-- START --

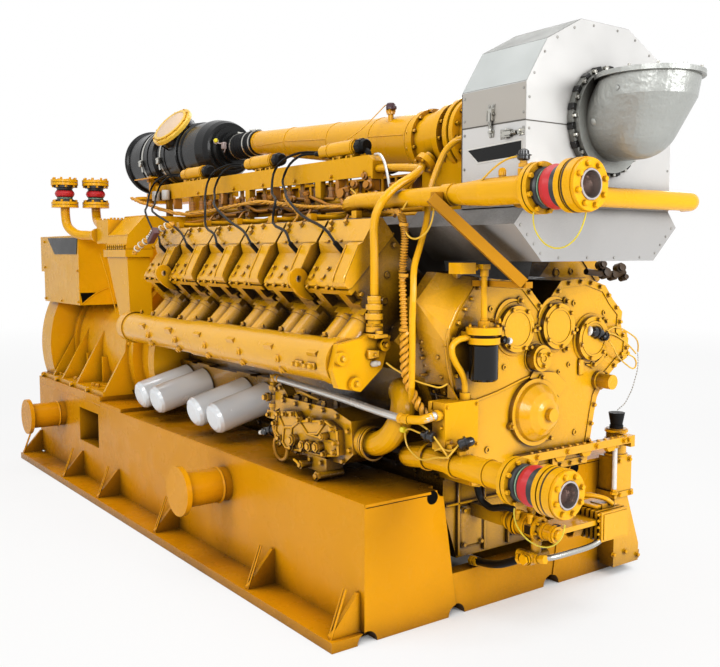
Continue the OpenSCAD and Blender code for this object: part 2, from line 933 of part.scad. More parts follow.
module prelube_pump() {
  y = -125;
  z = 395;
  color(yellow) {
    x_rod(34, [2070, 2140], y, z);
    x_rod(44, [2140, 2250], y, z + 2);
    x_rod(30, [2250, 2330], y, z);
    x_rod(50, [2120, 2134], y, z);
    span([1875.3, 2074], [y - 24, y + 24], [370, 424]);
    z_rod(20, 2225, y, [290, 360]);
    y_rod(26, 2225, [y - 50, y + 50], 285);
    x_rod(21, [2160, 2225], y - 24, 285);
    for (i = [0 : 6])
      span([2186 + i * 22, 2198 + i * 22], [128, 292], [318, 434]);
    span([2180, 2334], [140, 280], [326, 426]);
    span([2200, 2310], [-94, 150], [384, 404]);
    span([2230, 2290], [180, 240], [426, 452]);
    span([1875.3, 2190], [180, 240], [360, 392]);
  }
}

module hood_brace() {
  wide = 38;
  a = [2152, -600, 1632];
  b = [2330, -326, 1334];
  d = b - a;
  len_ab = norm(d);
  color(yellow) {
    translate(a)
      rotate([0, acos(d[2] / len_ab), atan2(d[1], d[0])])
        translate([-wide / 2, -wide / 2, 0])
          cube([wide, wide, len_ab]);
    span([2146, 2172], [-596, -560.3], [1622, 1650]);
    span([2080.3, 2350], [-334, -300], [1318, 1340]);
  }
}

module manifold_brackets() {
  color(yellow)
    both_sides()
      difference() {
        union() {
          x_plate([
            [-826, 1020], [-800, 950], [-700, 930], [-600, 1010], [-560, 1130],
            [-640, 1150], [-690, 1128], [-800, 1110]
          ], [1846.3, 1878]);
          for (p = [[-795, 1060], [-735, 965], [-602, 1100]])
            x_rod(24, [1878, 1900], p[0], p[1]);
        }
        for (p = [[-795, 1060], [-735, 965], [-610, 1105]])
          x_rod(9, [1866, 1901], p[0], p[1]);
      }
}

module hood_latches() {
  color(silver)
    both_sides() {
      for (p = [[2215, 1925], [2215, 1800]])
        span([p[0] - 16, p[0] + 16], [-404, -397], [p[1], p[1] + 34]);
      span([2208, 2222], [-418, -404], [1806, 1952]);
      span([2196, 2234], [-424, -418], [1930, 1952]);
      span([2300, 2380], [-404, -397], [1806, 1838]);
      span([2310, 2370], [-416, -404], [1812, 1832]);
    }
}

module ignition_leads() {
  lead_r = 6;
  boot_r = 10;
  boot_len = 84;
  seat = deck + head_high + plug_floor + 0.3;
  top = bank_pt(plug_y, seat + boot_len);
  inner = bank_pt(plug_y, seat + boot_len - 20);
  color(dark)
    both_sides()
      for (c = [0 : 2])
        for (s = [0, 1]) {
          plug = cyl_x(2 * c + s) + plug_x;
          start = coil_at[c] - coil_end - 0.3;
          swept(route([
            [start, -340 - 20 * s, 1898 - 10 * s],
            [start - 50, -340 - 20 * s, 1898 - 10 * s],
            [coil_at[c] - 205 + 15 * s, -382, 1902 - 12 * s],
            [coil_at[c] - 300 + 65 * s, -420, 1872 - 22 * s],
            [coil_at[c] - 338 + 83 * s, -446, 1812 - 34 * s],
            [coil_at[c] - 255 + 115 * s, -504, 1716 + 8 * s],
            [coil_at[c] - 90 + 100 * s, -584, 1674],
            [plug - 245 - 85 * s, -634, 1572 + 22 * s],
            [plug - 82 - 36 * s, -672, 1532 + 8 * s],
            [plug, top[0], top[1]],
            [plug, inner[0], inner[1]]
          ], 3), lead_r, 6, [0, 0.6, 0.4]);
          in_bank()
            translate([plug, plug_y, seat])
              cylinder(r = boot_r, h = boot_len);
        }
}

module fuel_header() {
  color(yellow)
    both_sides() {
      x_rod(20, [-340, 1700], -330, 1668);
      x_rod(14, [-340, 1640], -318, 1638);
      for (i = [0 : 13])
        z_rod(11, -270 + i * 118, -330, [1668, 1835.7]);
      for (i = [0 : cyl_count - 1])
        swept(route([
          [cyl_x(i) - 30, -330, 1662], [cyl_x(i) - 10, -350, 1626], [cyl_x(i), -400, 1602],
          [cyl_x(i), -470, 1592], [cyl_x(i), -560, 1592]
        ], 3), 11, 8, [1, 0, 0]);
      for (i = [0 : cyl_count - 1])
        span([cyl_x(i) - 16, cyl_x(i) + 16], [-574, -546], [1576.3, 1606]);
    }
}

module crossover_pipe() {
  z = 1637;
  color(yellow) {
    y_rod(36, 2452, [-473.7, 440], z);
    translate([2402, 440, z])
      rotate_extrude(angle = 90)
        translate([50, 0])
          circle(r = 36);
    x_rod(36, [2396, 2402], 490, z);
    y_rod(50, 2452, [-473, -460], z);
  }
}

module water_bellows() {
  big = 67;
  color(dark)
    for (w = [[2597.3, 107.4, -520, 1642], [2482.3, 117.4, -480, 681]])
      translate([w[0], w[2], w[3]])
        rotate([0, 90, 0])
          rotate_extrude()
            polygon([
              [0, 0], [64, 0], [64, 10], [58, 16], [62, 26], [big, w[1] / 2 - 14],
              [big + 3, w[1] / 2], [big, w[1] / 2 + 14], [62, w[1] - 26], [58, w[1] - 16],
              [64, w[1] - 10], [64, w[1]], [0, w[1]]
            ]);
}

module cooler_elbow() {
  color(yellow) {
    swept(route([
      [1724.3, -540, 694], [1752, -540, 694], [1790, -540, 704], [1848, -536, 738], [1888, -526, 796],
      [1888, -508, 852], [1858, -484, 898], [1812, -456, 908], [1766, -420, 884], [1760, -380, 878], [1760, -340.3, 878]
    ], 4), 48, 18, [-0.3, 1, 0.4]);
  }
}

module oil_hose() {
  color(silver)
    swept(route([
      [1070, -590, 850.3], [1070, -590, 870], [1094, -600, 886], [1160, -606, 886],
      [1400, -614, 878], [1640, -612, 864], [1850, -606, 846], [2000, -598, 836],
      [2090, -584, 844], [2126, -556, 860], [2126, -525.3, 860]
    ], 4), 15, 12, [0, 0.2, 1]);
}

module breather_head() {
  x = 2160;
  y = -349;
  color(yellow) {
    z_rod(60, x, y, [1111, 1134]);
    span([2092.3, x], [y - 50, y + 50], [1122, 1154]);
    z_rod(66, x, y, [1146, 1172]);
    z_rod(22, x, y, [1172, 1194]);
    z_rod(11.5, x, y, [1194, 1376]);
    z_rod(16, x, y, [1356, 1382]);
    span([x - 24, x + 20], [y - 26, y + 10], [1382, 1400]);
    span([x - 55, x + 5], [y - 124, y - 48], [1366, 1406]);
    y_rod(13, x - 15, [y - 50, y - 26], 1390);
    swept(route([
      [x - 20, y - 50, 1136], [x - 34, y - 84, 1130], [x - 42, y - 112, 1110],
      [x - 42, y - 116, 1078], [x - 42, y - 96, 1040], [x - 42, y - 66, 1000],
      [x - 42, y - 52, 960], [x - 42, y - 52, 905.3]
    ], 4), 12, 12, [1, 0, 0]);
    z_rod(20, x - 42, y - 52, [905.3, 930]);
  }
}

module engine_pipes() {
  vx = 1874;
  vy = -634;
  color(yellow) {
    swept(route([
      [vx, vy, 1160], [vx, vy, 1300], [vx, vy, 1450], [vx, vy, 1556],
      [vx + 14, vy + 20, 1622], [1900, -560, 1680], [1912, -480, 1728], [1880, -420, 1756],
      [1800, -370, 1770], [1660, -352, 1784], [1560, -350, 1790], [1522.3, -350, 1790]
    ], 3), 16, 12, [0.4, 0.9, 0]);
    for (z = [1180, 1216, 1250])
      z_rod(25, vx, vy, [z, z + 16]);
    span([vx - 18, vx + 20], [vy - 24, vy + 24], [1150.3, 1180]);
    swept(route([
      [2084.7, -340, 1866], [2062, -340, 1866], [2030, -366, 1856], [2004, -392, 1828], [1990, -410, 1790],
      [1978, -440, 1710], [1972, -458, 1640], [1982, -474, 1560], [2002, -520, 1470],
      [2030, -572, 1390], [2050, -592, 1300], [2050, -596, 1200], [2050, -596, 1080],
      [2040, -590, 960], [2000, -560, 900]
    ], 3), 12, 12, [0.4, 0.9, 0]);
  }
}

module filler_cap() {
  color(dark) {
    z_rod(30, 2003, 624, [662.3, 676]);
    translate([2003, 624, 676])
      cylinder(r1 = 26, r2 = 36, h = 56);
  }
}

base_rails();
base_cross_members();
base_gussets();
lifting_trunnions();
base_packers();
generator_frame();
generator_end_housing();
generator_feet();
terminal_box();
flywheel_housing();
crankcase();
oil_pan();
cylinder_heads();
rocker_covers();
lifting_eyes();
intake_manifolds();
manifold_brackets();
intake_ducts();
charge_cooler();
cooler_pipes();
cooler_bellows();
air_filter();
air_filter_cap();
filter_cradle();
intake_bellows();
intake_pipe();
mixer_housing();
exhaust_shield();
heat_housing();
exhaust_hood();
hood_latches();
exhaust_elbow();
ignition_rails();
ignition_coils();
ignition_leads();
fuel_header();
upper_water_pipe();
crossover_pipe();
upper_water_flange();
lower_water_pipe();
lower_water_flange();
water_bellows();
gear_case();
gear_covers();
oil_filters();
filter_heads();
oil_cooler();
cooler_elbow();
oil_hose();
breather_canister();
breather_head();
bracket_box();
engine_pipes();
hood_brace();
oil_filler();
filler_cap();
prelube_pump();
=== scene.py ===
import math
import bmesh
import bpy
from mathutils import Matrix, Vector


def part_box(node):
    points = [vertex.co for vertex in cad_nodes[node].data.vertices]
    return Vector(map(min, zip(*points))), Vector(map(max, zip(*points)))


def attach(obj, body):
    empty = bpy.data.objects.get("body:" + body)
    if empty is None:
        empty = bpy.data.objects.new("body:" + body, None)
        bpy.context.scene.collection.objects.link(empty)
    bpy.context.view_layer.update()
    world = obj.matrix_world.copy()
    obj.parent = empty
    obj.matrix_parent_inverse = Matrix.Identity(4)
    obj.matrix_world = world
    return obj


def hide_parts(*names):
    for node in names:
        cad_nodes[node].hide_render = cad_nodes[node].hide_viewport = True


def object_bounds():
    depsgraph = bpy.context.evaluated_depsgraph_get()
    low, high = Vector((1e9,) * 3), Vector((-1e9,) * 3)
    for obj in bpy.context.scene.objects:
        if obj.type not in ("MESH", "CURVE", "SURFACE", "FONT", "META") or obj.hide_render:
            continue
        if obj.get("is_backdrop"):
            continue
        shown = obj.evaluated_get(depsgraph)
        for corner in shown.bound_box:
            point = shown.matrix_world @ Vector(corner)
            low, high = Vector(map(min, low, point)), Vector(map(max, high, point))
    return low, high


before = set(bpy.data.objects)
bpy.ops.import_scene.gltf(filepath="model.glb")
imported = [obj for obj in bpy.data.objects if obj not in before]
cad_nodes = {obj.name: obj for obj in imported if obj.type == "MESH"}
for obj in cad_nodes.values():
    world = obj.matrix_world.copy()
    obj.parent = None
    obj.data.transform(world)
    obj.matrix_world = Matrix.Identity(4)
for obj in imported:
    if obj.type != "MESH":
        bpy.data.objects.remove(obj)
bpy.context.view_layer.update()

# ---------------------------------------------------------------- studio
# The set stands on a plain pale floor in a white studio. Large soft lamps hang
# over it and stand at its near end, its near corner, its near side and its back.
white = (1, 1, 1, 1)


def in_scene(name, data):
    made = bpy.data.objects.new(name, data)
    bpy.context.scene.collection.objects.link(made)
    return made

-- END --

● Task prompt:
Scan the data above; copy every line where "link" appears.

● Response below:
        bpy.context.scene.collection.objects.link(empty)
    bpy.context.scene.collection.objects.link(made)